Why You Can’t Run From Yourself (And What It Means to Truly Move On)

Katherine Warren

A personal reflection on change, mental health, and why healing doesn’t come from starting over somewhere new.

What does it really mean to “move on”?


For a long time, I thought it meant change—new places, new environments, a fresh start. But after living in 15 different homes over 30 years, I’ve learned something the hard way: you can’t outrun your own mind.


No matter where you go, you go with you.


I recently had to look up my addresses back to when I was 17 for a project I’m working on. I knew I had lived in many places (all in Nebraska except for two small stints in France) but I had never “done the math.”


What I learned, I’ve lived in 15 places in 30 years. I don’t have any family in the military, it was all here in the same state and two cities.


Most of these moves were simply because of me — searching.

You Can’t Outrun Your Mind


And while looking back wasn’t nearly as painful as I thought it might be (there were many bright spot memories) doing the math made me sad for my younger self. 


I remember so clearly with each move thinking “This is the one.” THIS is the place where I’m going to feel better, start a life I can be proud of, feel safe.

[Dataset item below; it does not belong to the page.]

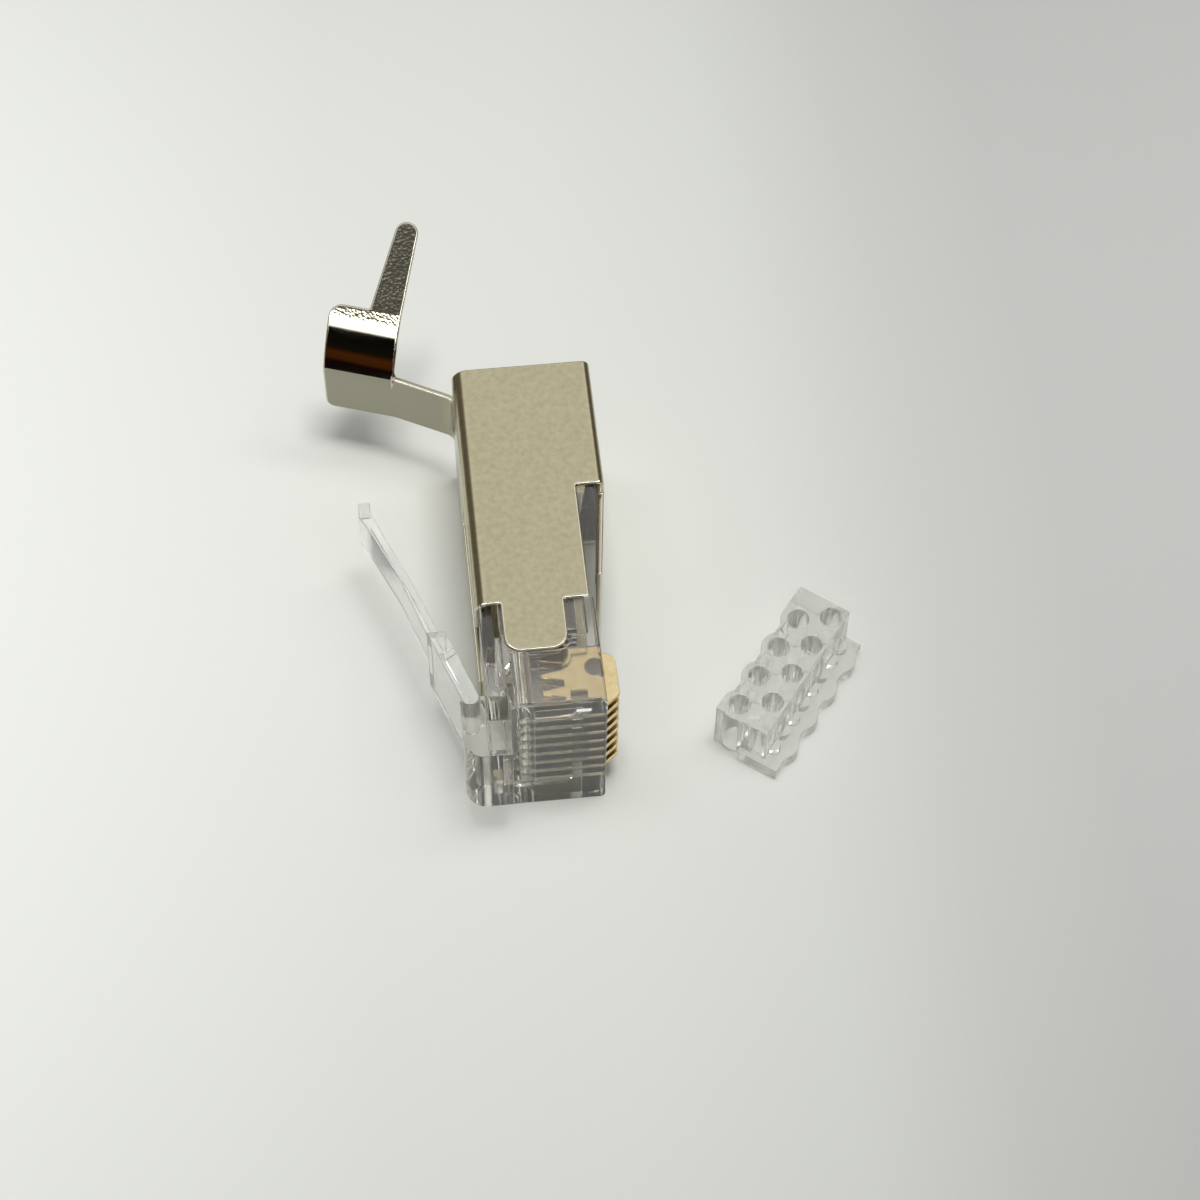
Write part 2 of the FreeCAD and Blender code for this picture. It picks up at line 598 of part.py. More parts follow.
def tail_strip(doc):
    """The fold and the straight strip, as a solid, and the place where the crimp band starts."""
    thick = number(doc, "sheet")
    radius = number(doc, "strip_bend")
    width = number(doc, "strip_width")
    corner = FreeCAD.Vector(number(doc, SHIELD_LATCH), number(doc, "shield_rear"), 0)
    centre = corner - FreeCAD.Vector(radius, 0, 0)
    lean = number(doc, "strip_angle")
    back = turned(False, lean)
    out = turned(True, lean)
    half_back = turned(False, (lean + 90) / 2)

    def arc(size):
        start = centre + FreeCAD.Vector(size, 0, 0)
        return Part.Arc(start, centre + half_back * size, centre + back * size).toShape()

    front_end = centre + back * radius
    rear_end = centre + back * (radius + thick)
    band_start = front_end + out * number(doc, "strip_length")
    # The rear face runs on a little, so that the band's own turn closes without a gap.
    rear_start = rear_end + out * (number(doc, "strip_length") + thick / 2)
    edges = [
        arc(radius),
        Part.makeLine(front_end, band_start),
        Part.makeLine(band_start, rear_start),
        Part.makeLine(rear_start, rear_end),
        arc(radius + thick),
        Part.makeLine(centre + FreeCAD.Vector(radius + thick, 0, 0), corner),
    ]
    face = Part.Face(Part.Wire(Part.__sortEdges__(edges)))
    strip = face.extrude(FreeCAD.Vector(0, 0, width))
    strip.translate(FreeCAD.Vector(0, 0, -width / 2))
    return strip, band_start


def crimp_band(doc, start):
    """The band in section, run along its width: a flat foot, a knee, a long curl and a last bend."""
    thick = number(doc, "sheet")
    out = turned(True, number(doc, "band_angle"))
    back = turned(False, number(doc, "band_angle"))
    up = FreeCAD.Vector(0, 0, 1)

    def inward(angle):
        return back * math.cos(angle) - up * math.sin(angle)

    foot = start - up * (number(doc, "strip_width") / 2)
    place = foot + up * number(doc, "band_flat")
    edges = [
        Part.makeLine(foot + back * thick, foot),
        Part.makeLine(foot, place),
        Part.makeLine(foot + back * thick, place + back * thick),
    ]
    bends = [
        ("band_bend", "knee_angle"),
        ("curl_radius", "curl_angle"),
        ("band_bend", "end_angle"),
    ]
    angle = 0
    for size, turn in bends:
        radius = number(doc, size)
        centre = place + inward(angle) * radius
        middle = angle + math.radians(number(doc, turn)) / 2
        following = angle + math.radians(number(doc, turn))
        for face_radius in (radius, radius - thick):
            points = [centre - inward(part) * face_radius for part in (angle, middle, following)]
            edges.append(Part.Arc(*points).toShape())
        place = centre - inward(following) * radius
        angle = following
    edges.append(Part.makeLine(place, place + inward(angle) * thick))
    face = Part.Face(Part.Wire(Part.__sortEdges__(edges)))
    band = face.extrude(out * number(doc, "band_width"))
    onward = back * math.sin(angle) + up * math.cos(angle)
    return band, place, out, onward, inward(angle)


def crimp_tongue(doc, start, out, onward, inward):
    """The tapered tongue that carries on from the band's end and closes on the cable."""
    root = number(doc, "crimp_tongue_root")
    tip = number(doc, "crimp_tongue_tip")
    length = number(doc, "crimp_tongue_length")
    shoulder = length - tip / 2
    near = start + onward * shoulder
    points = [start, near, near + out * (tip / 2) + onward * (tip / 2), near + out * tip, start + out * root]
    edges = [
        Part.makeLine(points[0], points[1]),
        Part.Arc(points[1], points[2], points[3]).toShape(),
        Part.makeLine(points[3], points[4]),
        Part.makeLine(points[4], points[0]),
    ]
    face = Part.Face(Part.Wire(edges))
    return face.extrude(inward * number(doc, "sheet"))


def rounded_band(doc, band, end, out, onward, inward):
    """The band with its free upper corner rounded, as the blank is cut."""
    radius = number(doc, "band_corner")
    width = number(doc, "band_width")
    thick = number(doc, "sheet")
    corner = end + out * width
    centre = corner - (out + onward) * radius
    middle = centre + (out + onward) * (radius / math.sqrt(2))
    edges = [
        Part.makeLine(corner, corner - onward * radius),
        Part.Arc(corner - onward * radius, middle, corner - out * radius).toShape(),
        Part.makeLine(corner - out * radius, corner),
    ]
    waste = Part.Face(Part.Wire(edges)).extrude(inward * thick * 3)
    waste.translate(inward * -thick)
    return band.cut(waste)


def build_shield(doc):
    body = new_body(doc, "shield_wrap")
    shield_wrap(body)
    shield_cutouts(body)
    shield_panel(body)
    strip, band_start = tail_strip(doc)
    band, end, out, onward, inward = crimp_band(doc, band_start)
    tail = doc.addObject("Part::Feature", "crimp_tail")
    band = rounded_band(doc, band, end, out, onward, inward)
    tail.Shape = strip.fuse([band, crimp_tongue(doc, end, out, onward, inward)]).removeSplitter()
    shield = doc.addObject("Part::MultiFuse", "shield")
    shield.Label = "shield"
    shield.Shapes = [body, tail]
    shield.Refine = True
    return shield


# ---- the clear load bar, lying beside the plug with its wire holes upright

def bar_row(body, name, kind, row_y, diameter, height, start, step, count, flip=False):
    """A row of round lobes, beads or holes along the bar."""
    lift = "bar_height" if kind == "Pocket" else "0"
    circle = new_sketch(body, f"{name}_circle", "XY_Plane", lift)
    draw_circle(circle, start, row_y, diameter)
    feature = raise_profile(body, kind, name, circle, height, flip=flip)
    return repeat(body, f"{name}_row", feature, "X_Axis", step, count)


def build_load_bar(doc):
    """Drawn with its length along +X and its lobed side at Y = 0, then turned as it lies."""
    body = new_body(doc, "load_bar")
    lobed_edge = "(bar_row_inset - bar_bore / 2 - bar_wall)"
    dip = f"({lobed_edge} + bar_wall * 0.7)"
    near_end = "bar_margin"
    far_end = f"({BAR_LENGTH} - bar_margin - bar_pitch)"
    block = new_sketch(body, "bar_outline", "XY_Plane")
    draw_loop(block, [
        ("0", f"-{lobed_edge}"),
        (near_end, f"-{lobed_edge}"),
        (near_end, f"-{dip}"),
        (far_end, f"-{dip}"),
        (far_end, f"-{lobed_edge}"),
        (BAR_LENGTH, f"-{lobed_edge}"),
        (BAR_LENGTH, "-bar_width"),
        ("0", "-bar_width"),
    ])
    raise_profile(body, "Pad", "bar_block", block, "bar_height")
    first_row = "-bar_row_inset"
    second_row = "-(bar_row_inset + bar_row_gap)"
    half = "(contact_count / 2)"
    second_start = "bar_margin + bar_pitch"
    step = "(2 * bar_pitch)"
    lobe = "bar_bore + 2 * bar_wall"
    bar_row(body, "lobe", "Pad", first_row, lobe, "bar_height", "bar_margin", step, half)
    bar_row(body, "bead", "Pad", "-bar_width", "bar_bead", "bar_bead_height", "bar_margin",
            "bar_pitch", "contact_count")
    foot = new_sketch(body, "foot_outline", "XY_Plane")
    foot_face = "(bar_width + bar_foot_reach * 0.75)"
    foot_side = "(bar_width / 2)"
    draw_loop(foot, [
        ("-bar_foot_end", f"-{foot_side}"),
        (BAR_LENGTH, f"-{foot_side}"),
        (BAR_LENGTH, f"-{foot_face}"),
        ("-bar_foot_end", f"-{foot_face}"),
    ])
    raise_profile(body, "Pad", "foot", foot, "bar_foot_height")
    foot_lobe = "(-(bar_width + bar_foot_reach) + bar_pitch)"
    bar_row(body, "foot_lobe", "Pad", foot_lobe, "2 * bar_pitch", "bar_foot_height",
            "bar_margin + bar_pitch / 2", step, half)
    bar_row(body, "near_hole", "Pocket", first_row, "bar_bore", "bar_height + 0.01", "bar_margin",
            step, half)
    bar_row(body, "far_hole", "Pocket", second_row, "bar_bore", "bar_height + 0.01", second_start,
            step, half)
    body.Placement = FreeCAD.Placement(FreeCAD.Vector(), FreeCAD.Rotation(FreeCAD.Vector(0, 0, 1), 1))
    body.setExpression("Placement.Base.x", sheet_formula("bar_away"))
    body.setExpression("Placement.Base.y", sheet_formula("bar_back"))
    body.setExpression("Placement.Base.z", sheet_formula("-plug_width / 2"))
    body.setExpression("Placement.Rotation.Angle", sheet_formula("bar_turn"))
    return body


# ---- the whole plug

def check_and_write(doc, pieces):
    """Stop if anything failed to build, then write one STEP file for each piece."""
    doc.recompute()
    broken = [item.Name for item in doc.Objects if {"Invalid", "Error"} & set(item.State)]
    if broken:
        raise RuntimeError(f"not built: {broken}")
    for piece in pieces:
        shape = piece.Shape
        if shape.isNull() or not shape.isValid() or len(shape.Solids) != 1:
            raise RuntimeError(f"{piece.Label} isn't one valid solid")
    os.makedirs("parts", exist_ok=True)
    for piece in pieces:
        piece.Shape.exportStep(f"parts/{piece.Label}.step")
        print(f"{piece.Label:12s} {piece.Shape.Volume:9.3f} mm3")


document = FreeCAD.newDocument("modular_plug")
write_sizes(document)
plug_pieces = [build_housing(document), build_latch(document)]
plug_pieces += [build_contact(document, way) for way in range(int(number(document, "contact_count")))]
plug_pieces += [build_shield(document), build_load_bar(document)]
check_and_write(document, plug_pieces)
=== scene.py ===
import json
import math

import bpy
from mathutils import Matrix, Vector
from mathutils.bvhtree import BVHTree


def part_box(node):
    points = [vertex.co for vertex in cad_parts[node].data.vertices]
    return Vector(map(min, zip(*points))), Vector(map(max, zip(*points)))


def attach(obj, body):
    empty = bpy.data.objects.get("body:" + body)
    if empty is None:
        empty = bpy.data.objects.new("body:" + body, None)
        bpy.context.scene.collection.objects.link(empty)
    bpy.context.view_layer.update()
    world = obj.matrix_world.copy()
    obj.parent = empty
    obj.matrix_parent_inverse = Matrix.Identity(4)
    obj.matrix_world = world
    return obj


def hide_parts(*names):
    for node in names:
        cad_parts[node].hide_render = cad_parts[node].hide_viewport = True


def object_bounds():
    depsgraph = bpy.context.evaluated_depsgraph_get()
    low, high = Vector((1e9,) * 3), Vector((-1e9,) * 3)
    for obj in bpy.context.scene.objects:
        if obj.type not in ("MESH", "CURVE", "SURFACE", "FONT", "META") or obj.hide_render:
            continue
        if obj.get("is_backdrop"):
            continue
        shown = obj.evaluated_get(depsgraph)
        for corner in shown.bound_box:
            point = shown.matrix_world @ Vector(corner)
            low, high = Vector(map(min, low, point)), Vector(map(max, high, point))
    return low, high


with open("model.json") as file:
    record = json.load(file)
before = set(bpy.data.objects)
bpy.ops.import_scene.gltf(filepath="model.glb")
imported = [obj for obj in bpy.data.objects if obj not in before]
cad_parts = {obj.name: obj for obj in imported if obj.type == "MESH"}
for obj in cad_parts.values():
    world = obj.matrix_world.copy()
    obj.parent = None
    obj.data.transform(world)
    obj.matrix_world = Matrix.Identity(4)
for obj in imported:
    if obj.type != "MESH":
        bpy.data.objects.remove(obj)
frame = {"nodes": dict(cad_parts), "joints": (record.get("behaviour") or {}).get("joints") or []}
cad_low, cad_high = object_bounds()

# ---- the view: a long lens from above and in front of the nose, turned and tipped a little

camera_place = Vector((-0.008399, -0.083864, 0.154979))
turn, drop, roll = (math.radians(degrees) for degrees in (7.21, 58.518, 1.285))
ahead = Vector((math.sin(turn) * math.cos(drop), math.cos(turn) * math.cos(drop), -math.sin(drop)))
level = Vector((math.cos(turn), -math.sin(turn), 0))
above = level.cross(ahead)
right = level * math.cos(roll) + above * math.sin(roll)
up = above * math.cos(roll) - level * math.sin(roll)
lens = bpy.data.cameras.new("camera")
lens.lens = 90
lens.sensor_width = 36
lens.clip_start = 0.001
camera = bpy.data.objects.new("camera", lens)
camera.matrix_world = Matrix.Translation(camera_place) @ Matrix((right, up, -ahead)).transposed().to_4x4()
bpy.context.collection.objects.link(camera)
bpy.context.scene.camera = camera
bpy.context.scene.view_settings.view_transform = "Standard"


# ---- the paper that the plug lies on
# A wide sheet of pale paper whose colour carries painted light: brighter on the left, darker towards the
# right, and painted darker towards the front and the back.

def start_material(name, roughness, metallic=0.0):
    """A new material and its shader, with the node list and links at hand."""
    material = bpy.data.materials.new(name)
    material.use_nodes = True
    nodes, links = material.node_tree.nodes, material.node_tree.links
    shader = nodes["Principled BSDF"]
    shader.inputs["Roughness"].default_value = roughness
    shader.inputs["Metallic"].default_value = metallic
    return material, nodes, links, shader


def color_ramp(nodes, links, source, stops):
    """A colour ramp fed by a socket; each stop is a place and a colour."""
    ramp = nodes.new("ShaderNodeValToRGB")
    elements = ramp.color_ramp.elements
    while len(elements) < len(stops):
        elements.new(0.5)
    for element, (place, color) in zip(elements, stops):
        element.position = place
        element.color = (*color, 1)
    links.new(source, ramp.inputs["Fac"])
    return ramp.outputs["Color"]


def scaled_range(nodes, links, source, low, high):
    """Turns the run from low to high into the run from 0 to 1."""
    reach = nodes.new("ShaderNodeMapRange")
    reach.inputs["From Min"].default_value = low
    reach.inputs["From Max"].default_value = high
    links.new(source, reach.inputs["Value"])
    return reach.outputs["Result"]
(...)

And when that inevitability didn’t happen, because turns out you can’t move away from your brain, I’d find some reason I simply had to move. I’d go searching for the next place. Searching for the next solution to find peace.


In 9 out of the 15 places, I lived alone. And as I’ve said before when we’re really suffering, I now understand alone isn’t an ideal place to be. Thoughts go darker, and solutions become skewed. 


How I survived some of those years is a mystery to me. But I think sharing things like this might just be why I made it through.


So what’s the lesson? For me, the fact that the first thing I felt about this was empathy for “baby Katie” and not shame or avoidance is huge growth for me. 


The Difference Between Escaping and Healing


I’m proud I now understand that while sometimes change and achievement is a great thing, sometimes it’s just another way to numb. To avoid the pain and grit that comes with deep inner work.


My current work is finding appreciation that lessons like this are being brought to me. I’m trying to appreciate that big inner storms bring more learning, more growth, and more empathy. That is such a TOUGH lesson when every bone in your body is aching as you are processing. But the only way out is through, so here we go…


Face the ache friends, find empathy over shame, learn the lesson and move on. 


Not to another address 🙂 but to another stage of life. That’s where balance lives, and that’s where life opens up.